**Your goal:** Your task is to copy a single run of lines that starts at the line with "bmesh.ops.recalc_face_normals(bm, faces=bm.faces)" and stops at the line with "points = [vertex.co", keeping both ends. Copy nothing else.
-- Start Data lines --
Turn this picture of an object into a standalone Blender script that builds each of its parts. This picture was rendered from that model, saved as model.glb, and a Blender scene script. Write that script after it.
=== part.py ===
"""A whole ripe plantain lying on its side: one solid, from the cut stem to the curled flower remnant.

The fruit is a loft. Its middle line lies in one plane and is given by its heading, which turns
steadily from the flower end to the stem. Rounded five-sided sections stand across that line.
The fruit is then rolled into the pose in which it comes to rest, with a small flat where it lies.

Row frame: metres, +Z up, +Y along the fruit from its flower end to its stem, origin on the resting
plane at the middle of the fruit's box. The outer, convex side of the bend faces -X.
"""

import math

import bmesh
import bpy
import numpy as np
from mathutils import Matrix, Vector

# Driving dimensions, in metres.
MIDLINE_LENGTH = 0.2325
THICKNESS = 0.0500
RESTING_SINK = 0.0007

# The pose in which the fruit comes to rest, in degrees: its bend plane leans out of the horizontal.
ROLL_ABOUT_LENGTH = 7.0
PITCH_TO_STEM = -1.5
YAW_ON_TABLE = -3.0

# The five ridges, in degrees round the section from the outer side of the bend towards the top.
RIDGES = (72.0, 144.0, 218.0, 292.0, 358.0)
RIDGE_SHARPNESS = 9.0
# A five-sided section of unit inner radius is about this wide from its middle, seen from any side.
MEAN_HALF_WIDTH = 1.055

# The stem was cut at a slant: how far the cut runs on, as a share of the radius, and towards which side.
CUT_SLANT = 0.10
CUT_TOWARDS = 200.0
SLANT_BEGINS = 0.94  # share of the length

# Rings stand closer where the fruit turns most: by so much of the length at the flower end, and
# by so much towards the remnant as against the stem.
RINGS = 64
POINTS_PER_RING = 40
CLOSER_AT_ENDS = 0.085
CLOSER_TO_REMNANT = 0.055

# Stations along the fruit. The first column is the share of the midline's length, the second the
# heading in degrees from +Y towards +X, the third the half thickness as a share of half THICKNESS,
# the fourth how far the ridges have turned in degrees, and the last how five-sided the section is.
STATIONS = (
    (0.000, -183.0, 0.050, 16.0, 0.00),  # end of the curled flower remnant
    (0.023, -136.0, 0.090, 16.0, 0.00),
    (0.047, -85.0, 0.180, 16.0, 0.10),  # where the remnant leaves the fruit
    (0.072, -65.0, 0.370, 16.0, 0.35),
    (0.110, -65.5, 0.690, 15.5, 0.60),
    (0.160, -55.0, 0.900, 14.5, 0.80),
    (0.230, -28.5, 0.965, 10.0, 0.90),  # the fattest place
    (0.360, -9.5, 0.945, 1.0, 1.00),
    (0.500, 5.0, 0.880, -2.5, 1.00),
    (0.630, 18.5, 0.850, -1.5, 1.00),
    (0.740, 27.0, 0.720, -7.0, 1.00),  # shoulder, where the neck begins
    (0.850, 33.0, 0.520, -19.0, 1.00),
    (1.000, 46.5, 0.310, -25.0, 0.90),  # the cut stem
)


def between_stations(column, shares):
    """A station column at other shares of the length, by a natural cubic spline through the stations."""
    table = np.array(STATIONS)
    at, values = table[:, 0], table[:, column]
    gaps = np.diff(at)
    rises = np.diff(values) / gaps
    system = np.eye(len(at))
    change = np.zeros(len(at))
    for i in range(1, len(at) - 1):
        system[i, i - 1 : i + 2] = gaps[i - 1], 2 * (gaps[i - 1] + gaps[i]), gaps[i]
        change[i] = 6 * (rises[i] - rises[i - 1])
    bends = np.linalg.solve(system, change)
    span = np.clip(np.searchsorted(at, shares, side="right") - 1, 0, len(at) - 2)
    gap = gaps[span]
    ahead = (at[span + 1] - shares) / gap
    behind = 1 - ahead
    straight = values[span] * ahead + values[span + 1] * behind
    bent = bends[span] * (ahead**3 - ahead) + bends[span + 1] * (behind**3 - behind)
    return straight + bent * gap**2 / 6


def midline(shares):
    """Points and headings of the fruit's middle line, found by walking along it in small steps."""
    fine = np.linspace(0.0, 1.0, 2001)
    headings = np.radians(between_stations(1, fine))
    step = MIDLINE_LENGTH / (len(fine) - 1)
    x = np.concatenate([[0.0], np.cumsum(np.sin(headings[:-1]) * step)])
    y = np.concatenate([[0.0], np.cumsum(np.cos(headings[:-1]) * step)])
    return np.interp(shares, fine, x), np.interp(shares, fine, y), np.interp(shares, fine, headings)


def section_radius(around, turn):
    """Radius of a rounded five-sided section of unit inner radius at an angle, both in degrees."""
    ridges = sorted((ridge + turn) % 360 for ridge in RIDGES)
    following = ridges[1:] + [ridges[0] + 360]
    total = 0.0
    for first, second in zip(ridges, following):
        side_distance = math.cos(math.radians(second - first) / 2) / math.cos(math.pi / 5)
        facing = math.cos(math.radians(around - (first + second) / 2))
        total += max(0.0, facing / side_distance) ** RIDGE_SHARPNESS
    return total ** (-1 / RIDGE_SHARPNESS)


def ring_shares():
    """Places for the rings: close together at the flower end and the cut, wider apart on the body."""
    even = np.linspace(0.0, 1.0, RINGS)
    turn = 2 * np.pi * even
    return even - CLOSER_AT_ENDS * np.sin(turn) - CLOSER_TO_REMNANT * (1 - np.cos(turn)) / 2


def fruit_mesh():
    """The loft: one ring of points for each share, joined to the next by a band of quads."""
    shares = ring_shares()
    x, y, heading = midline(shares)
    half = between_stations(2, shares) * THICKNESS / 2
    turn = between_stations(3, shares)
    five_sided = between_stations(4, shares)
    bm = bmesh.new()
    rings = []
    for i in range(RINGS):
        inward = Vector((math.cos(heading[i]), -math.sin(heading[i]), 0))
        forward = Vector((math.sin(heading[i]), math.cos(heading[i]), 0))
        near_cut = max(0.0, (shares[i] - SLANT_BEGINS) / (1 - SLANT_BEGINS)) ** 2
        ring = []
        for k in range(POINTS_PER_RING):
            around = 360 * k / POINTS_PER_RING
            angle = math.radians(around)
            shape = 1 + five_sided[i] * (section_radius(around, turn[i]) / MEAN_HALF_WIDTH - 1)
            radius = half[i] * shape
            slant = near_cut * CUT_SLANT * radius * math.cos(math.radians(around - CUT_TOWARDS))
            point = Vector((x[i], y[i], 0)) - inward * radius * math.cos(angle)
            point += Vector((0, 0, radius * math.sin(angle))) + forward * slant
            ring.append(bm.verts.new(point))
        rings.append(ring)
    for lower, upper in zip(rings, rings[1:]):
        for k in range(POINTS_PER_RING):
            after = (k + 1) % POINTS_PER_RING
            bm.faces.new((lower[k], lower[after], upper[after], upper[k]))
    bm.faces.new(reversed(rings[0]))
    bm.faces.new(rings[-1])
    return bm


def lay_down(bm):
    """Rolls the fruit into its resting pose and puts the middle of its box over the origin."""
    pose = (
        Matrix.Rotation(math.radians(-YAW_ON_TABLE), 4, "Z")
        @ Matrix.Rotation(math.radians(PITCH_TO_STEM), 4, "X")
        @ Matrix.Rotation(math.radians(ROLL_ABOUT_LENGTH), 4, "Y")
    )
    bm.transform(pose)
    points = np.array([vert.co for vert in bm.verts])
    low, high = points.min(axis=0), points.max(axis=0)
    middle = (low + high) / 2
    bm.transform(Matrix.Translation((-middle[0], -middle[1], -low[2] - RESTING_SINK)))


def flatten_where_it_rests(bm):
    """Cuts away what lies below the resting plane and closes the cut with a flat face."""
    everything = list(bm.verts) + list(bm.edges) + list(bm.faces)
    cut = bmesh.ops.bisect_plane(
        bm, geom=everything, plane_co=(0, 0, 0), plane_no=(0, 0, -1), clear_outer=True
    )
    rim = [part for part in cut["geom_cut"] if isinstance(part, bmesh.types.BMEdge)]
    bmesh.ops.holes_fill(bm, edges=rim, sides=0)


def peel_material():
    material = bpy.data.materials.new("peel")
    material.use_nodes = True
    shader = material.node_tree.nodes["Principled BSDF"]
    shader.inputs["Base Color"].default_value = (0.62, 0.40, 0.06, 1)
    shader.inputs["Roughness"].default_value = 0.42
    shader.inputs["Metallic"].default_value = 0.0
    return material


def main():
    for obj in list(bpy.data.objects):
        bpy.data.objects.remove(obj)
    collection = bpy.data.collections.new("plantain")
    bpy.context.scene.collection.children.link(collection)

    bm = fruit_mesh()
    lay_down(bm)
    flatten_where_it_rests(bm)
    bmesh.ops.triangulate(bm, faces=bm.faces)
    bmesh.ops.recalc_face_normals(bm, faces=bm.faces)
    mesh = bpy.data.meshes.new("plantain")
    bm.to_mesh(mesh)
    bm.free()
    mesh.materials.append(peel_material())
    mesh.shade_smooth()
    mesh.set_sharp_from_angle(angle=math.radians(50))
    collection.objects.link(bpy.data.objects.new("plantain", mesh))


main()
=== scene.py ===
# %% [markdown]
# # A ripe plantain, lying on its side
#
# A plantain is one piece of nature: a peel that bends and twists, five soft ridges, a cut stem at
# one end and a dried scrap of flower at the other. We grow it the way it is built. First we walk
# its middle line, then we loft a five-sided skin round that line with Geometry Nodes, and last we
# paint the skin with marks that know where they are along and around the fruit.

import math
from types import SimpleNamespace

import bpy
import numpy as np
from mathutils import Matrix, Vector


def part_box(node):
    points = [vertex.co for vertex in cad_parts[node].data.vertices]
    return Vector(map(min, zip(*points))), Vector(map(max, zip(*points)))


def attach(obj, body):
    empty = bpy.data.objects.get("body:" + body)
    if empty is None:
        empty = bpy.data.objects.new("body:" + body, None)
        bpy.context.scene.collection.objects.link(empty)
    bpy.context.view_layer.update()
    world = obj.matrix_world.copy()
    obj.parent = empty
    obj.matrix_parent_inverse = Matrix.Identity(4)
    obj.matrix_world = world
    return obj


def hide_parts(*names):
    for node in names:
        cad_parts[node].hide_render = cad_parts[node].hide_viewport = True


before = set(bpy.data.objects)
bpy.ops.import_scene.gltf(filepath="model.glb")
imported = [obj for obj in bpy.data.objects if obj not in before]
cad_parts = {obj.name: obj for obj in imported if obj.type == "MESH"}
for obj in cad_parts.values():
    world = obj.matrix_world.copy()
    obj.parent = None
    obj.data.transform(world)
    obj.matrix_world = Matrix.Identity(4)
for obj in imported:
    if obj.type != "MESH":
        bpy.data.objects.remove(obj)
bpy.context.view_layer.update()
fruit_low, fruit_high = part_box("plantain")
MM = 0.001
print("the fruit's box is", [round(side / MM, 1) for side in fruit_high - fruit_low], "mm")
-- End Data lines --
**Result of this task:**
    bmesh.ops.recalc_face_normals(bm, faces=bm.faces)
    mesh = bpy.data.meshes.new("plantain")
    bm.to_mesh(mesh)
    bm.free()
    mesh.materials.append(peel_material())
    mesh.shade_smooth()
    mesh.set_sharp_from_angle(angle=math.radians(50))
    collection.objects.link(bpy.data.objects.new("plantain", mesh))


main()
=== scene.py ===
# %% [markdown]
# # A ripe plantain, lying on its side
#
# A plantain is one piece of nature: a peel that bends and twists, five soft ridges, a cut stem at
# one end and a dried scrap of flower at the other. We grow it the way it is built. First we walk
# its middle line, then we loft a five-sided skin round that line with Geometry Nodes, and last we
# paint the skin with marks that know where they are along and around the fruit.

import math
from types import SimpleNamespace

import bpy
import numpy as np
from mathutils import Matrix, Vector


def part_box(node):
    points = [vertex.co for vertex in cad_parts[node].data.vertices]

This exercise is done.